Extract, unchanged, every line from the top of the material below through the line with "start_taper_depth = 0.13", and no more.

(INFORMATION SUPPLIED):
+===+
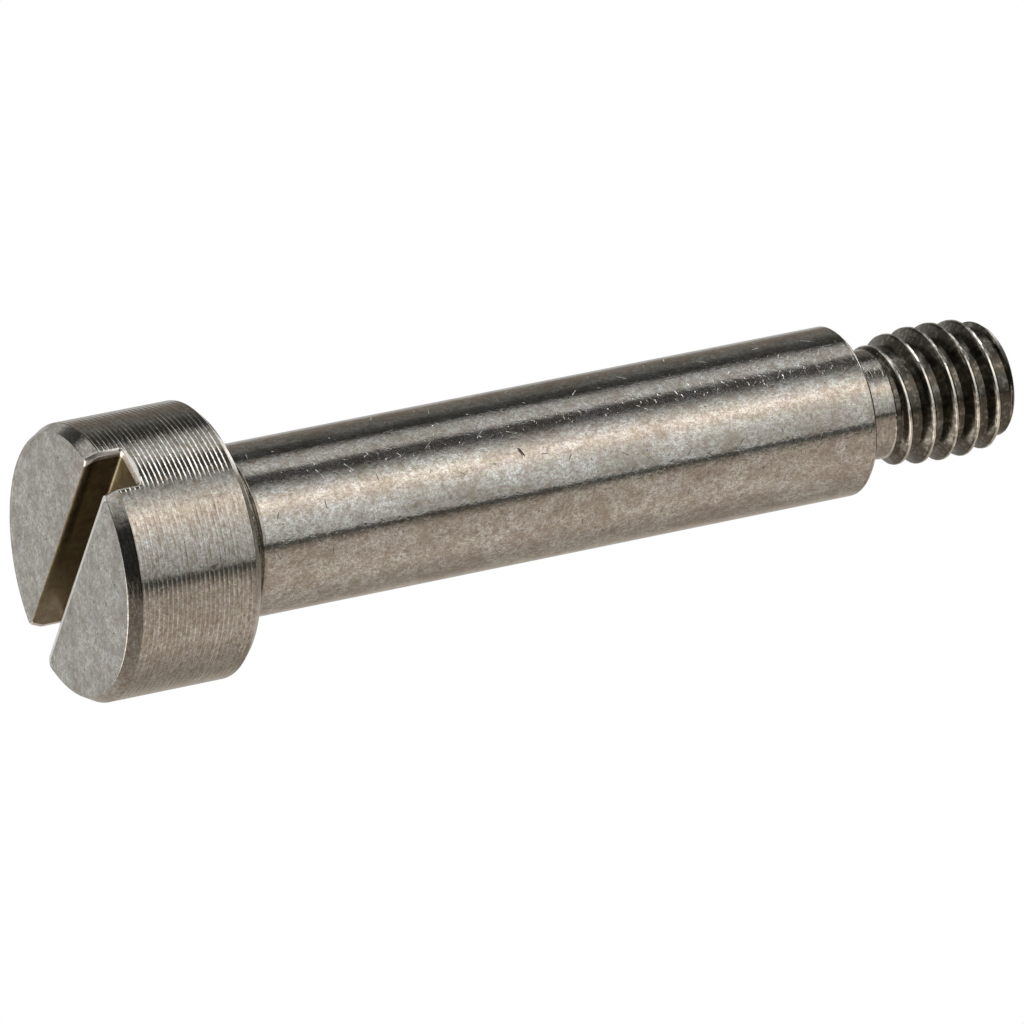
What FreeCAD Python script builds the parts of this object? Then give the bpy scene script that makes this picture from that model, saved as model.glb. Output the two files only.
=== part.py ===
import FreeCAD, Part
import math
import os

# A slotted shoulder bolt, turned from one bar of stainless steel. Sizes are in millimetres.
#
# The bolt stands on its head. The slotted face lies on z = 0, the shoulder rises from the
# head along +Z, and the threaded end is on top. The slot runs along X.
# A small lever, wheel or link turns on the ground shoulder. The head keeps it on, and the
# thread pulls the end of the shoulder tight against the wall that the bolt screws into.

# Head: a plain cylinder, bevelled at its face and at its underside.
head_diameter = 7.82
head_height = 4.06
face_bevel_height = 0.36
face_bevel_depth = 0.20
underside_bevel = 0.20

# Slot for the driver. It was cut a little off the head's middle.
slot_width = 1.16
slot_depth = 1.07
slot_off_centre = -0.13

# Shoulder, with a shallow relief at its root, so that the mating part seats flat on the head.
shoulder_diameter = 4.87
shoulder_length = 20.05
shoulder_edge_bevel = 0.08
relief_width = 0.74
relief_depth = 0.20

# Thread: M4, right-handed. The crests are a little under the nominal 4 mm, as cut threads are.
thread_crest_diameter = 3.93
thread_pitch = 0.70
thread_length = 3.87
thread_start_angle = 225.3      # degrees from X, where the first crest leaves the neck
flank_angle = 30.0              # degrees between a flank and the plane across the axis
crest_flat_share = 1 / 8        # share of the pitch that is left flat on a crest
depth_in_pitches = 0.541        # depth of a metric thread with a flat root

# The first crests are low: a cone rises from the neck, and a slow taper leads up to the full
# crests, as the first teeth of a threading die leave them.
start_cone_height = 0.46
start_taper_height = 0.98
start_taper_depth = 0.13

# Neck: the plain run between shoulder and thread, where the threading tool is drawn out.
neck_length_in_pitches = 1.5
neck_under_root = 0.01

# Tip: the last crests taper off too, down to a bevel, so that the thread starts easily.
tip_taper_height = 0.82
tip_taper_depth = 0.11
tip_bevel_height = 0.41
tip_bevel_depth = 0.30

# Radii and heights that follow from the sizes above.
head_radius = head_diameter / 2
shoulder_radius = shoulder_diameter / 2
crest_radius = thread_crest_diameter / 2
root_radius = crest_radius - depth_in_pitches * thread_pitch
neck_radius = root_radius - neck_under_root

shoulder_end = head_height + shoulder_length
neck_end = shoulder_end + neck_length_in_pitches * thread_pitch
tip_end = neck_end + thread_length

axis_foot = FreeCAD.Vector(0, 0, 0)
axis_up = FreeCAD.Vector(0, 0, 1)


def turned(outline):
    """The solid that an outline of (radius, height) corners gives when it is turned about Z."""
    corners = [FreeCAD.Vector(radius, 0, height) for radius, height in outline + outline[:1]]
    return Part.Face(Part.makePolygon(corners)).revolve(axis_foot, axis_up, 360)


def head_shoulder_and_neck():
    """The plain turned length, from the slotted face up to where the thread starts."""
    return turned([
        (0, 0),
        (head_radius - face_bevel_depth, 0),
        (head_radius, face_bevel_height),
        (head_radius, head_height - underside_bevel),
        (head_radius - underside_bevel, head_height),
        (shoulder_radius - relief_depth, head_height),
        (shoulder_radius - relief_depth, head_height + relief_width),
        (shoulder_radius, head_height + relief_width),
        (shoulder_radius, shoulder_end - shoulder_edge_bevel),
        (shoulder_radius - shoulder_edge_bevel, shoulder_end),
        (neck_radius, shoulder_end),
        (neck_radius, neck_end),
        (0, neck_end),
    ])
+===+
(RESPONSE BELOW):
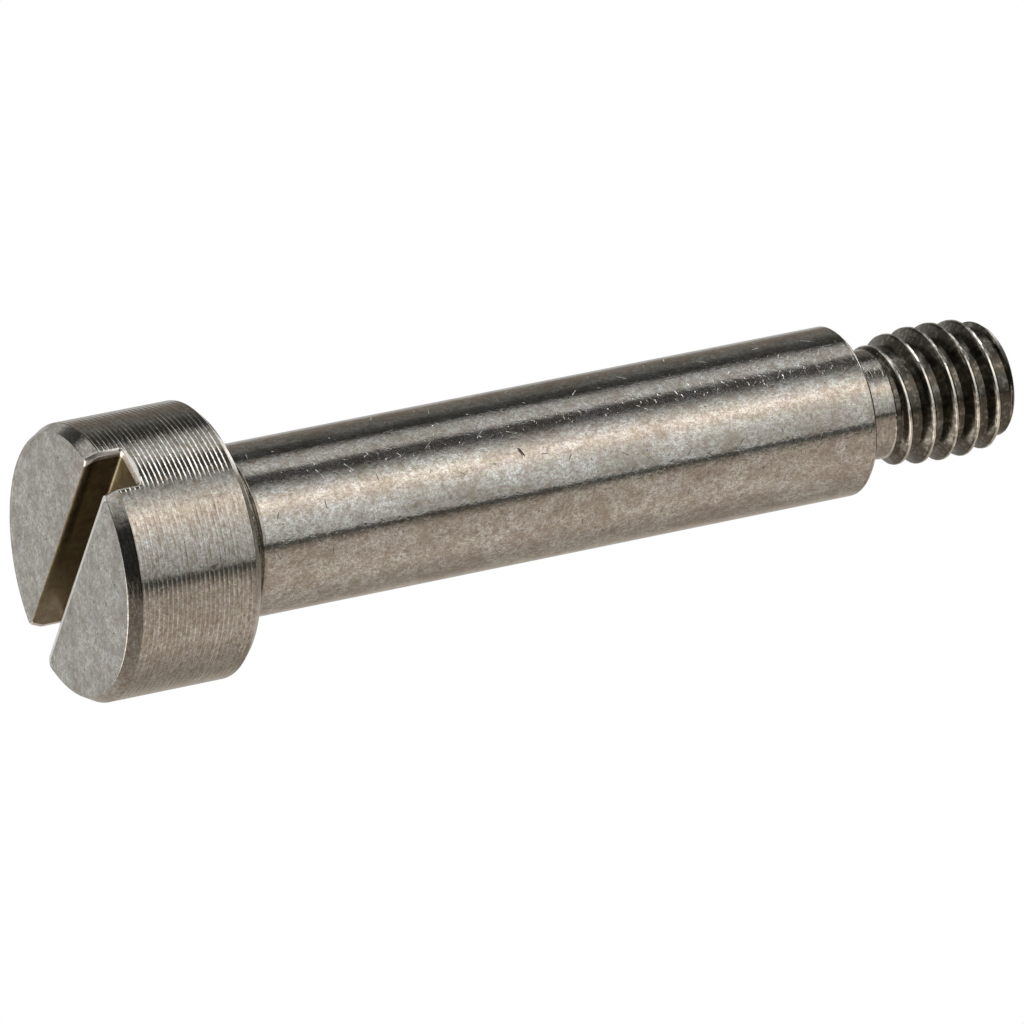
What FreeCAD Python script builds the parts of this object? Then give the bpy scene script that makes this picture from that model, saved as model.glb. Output the two files only.
=== part.py ===
import FreeCAD, Part
import math
import os

# A slotted shoulder bolt, turned from one bar of stainless steel. Sizes are in millimetres.
#
# The bolt stands on its head. The slotted face lies on z = 0, the shoulder rises from the
# head along +Z, and the threaded end is on top. The slot runs along X.
# A small lever, wheel or link turns on the ground shoulder. The head keeps it on, and the
# thread pulls the end of the shoulder tight against the wall that the bolt screws into.

# Head: a plain cylinder, bevelled at its face and at its underside.
head_diameter = 7.82
head_height = 4.06
face_bevel_height = 0.36
face_bevel_depth = 0.20
underside_bevel = 0.20

# Slot for the driver. It was cut a little off the head's middle.
slot_width = 1.16
slot_depth = 1.07
slot_off_centre = -0.13

# Shoulder, with a shallow relief at its root, so that the mating part seats flat on the head.
shoulder_diameter = 4.87
shoulder_length = 20.05
shoulder_edge_bevel = 0.08
relief_width = 0.74
relief_depth = 0.20

# Thread: M4, right-handed. The crests are a little under the nominal 4 mm, as cut threads are.
thread_crest_diameter = 3.93
thread_pitch = 0.70
thread_length = 3.87
thread_start_angle = 225.3      # degrees from X, where the first crest leaves the neck
flank_angle = 30.0              # degrees between a flank and the plane across the axis
crest_flat_share = 1 / 8        # share of the pitch that is left flat on a crest
depth_in_pitches = 0.541        # depth of a metric thread with a flat root

# The first crests are low: a cone rises from the neck, and a slow taper leads up to the full
# crests, as the first teeth of a threading die leave them.
start_cone_height = 0.46
start_taper_height = 0.98
start_taper_depth = 0.13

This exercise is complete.